Progressives Say One Thing Then….

If you missed Tuesday’s show Glenn opened with another example of the hypocrisy of progressives:

It’s how it always works with the progressives. They play the “I’m just looking out for the little guy” part and then you buy it and then the giant corporations and the uber-wealthy end up benefiting from it anyway. OK?

What I was just telling you about was in the — in the book from de Tocqueville, “Democracy in America.” I mean, he predicted it, 150 years ago. They say one thing and do another.

Let me give a specific: 1932, FDR campaigned on stopping the big corporations and — believe it or not — he ran on a conservative platform. Have you ever heard that? He hammered Hoover for overspending and I quote, “taking us toward socialism.” The candidate, FDR, promised quote: “Strict and impartial enforcement of the antitrust laws to prevent monopoly and unfair trade practices and the revision thereof for the better protection of labor and the small producer and distributor.”
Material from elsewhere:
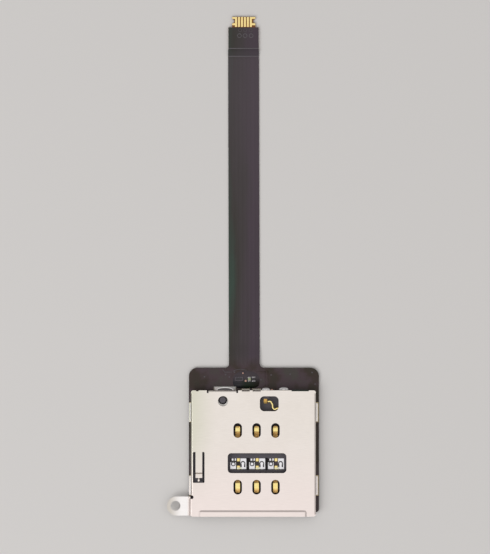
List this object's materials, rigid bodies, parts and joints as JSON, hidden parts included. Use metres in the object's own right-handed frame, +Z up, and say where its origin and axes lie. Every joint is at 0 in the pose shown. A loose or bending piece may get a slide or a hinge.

It sounds great until he got in office.

Oh, yes, they were the party of the little guy until they took power. Then he created something — this is from the Saturday Evening Post — something called the NRA, not the National Rifle Association, the National Relief Act. This suspended the antitrust laws, helping to create monopolies and the NRA’s price controls drove small businesses right out of business because — well, they couldn’t afford, you know, to take the hit on items the government had priced, you know, at little or negative profit.

That was just the beginning.

We know all of the exploits of FDR’s big government onslaught with the New Deal, but we never learned that this man actually campaigned on a promise to be a conservative. You see, this is what they do. They promise anything to get elected. FDR admitted as much to this guy, R.G. Tugwell.

This guy — he was part of the FDR administration. He said  to Tugwell, the key to getting elected would be to tell the regular Democrat what they wanted to hear without using specifics, so that  FDR would be free to do whatever he wanted when he got in. Kind of like hope and change. Sound familiar?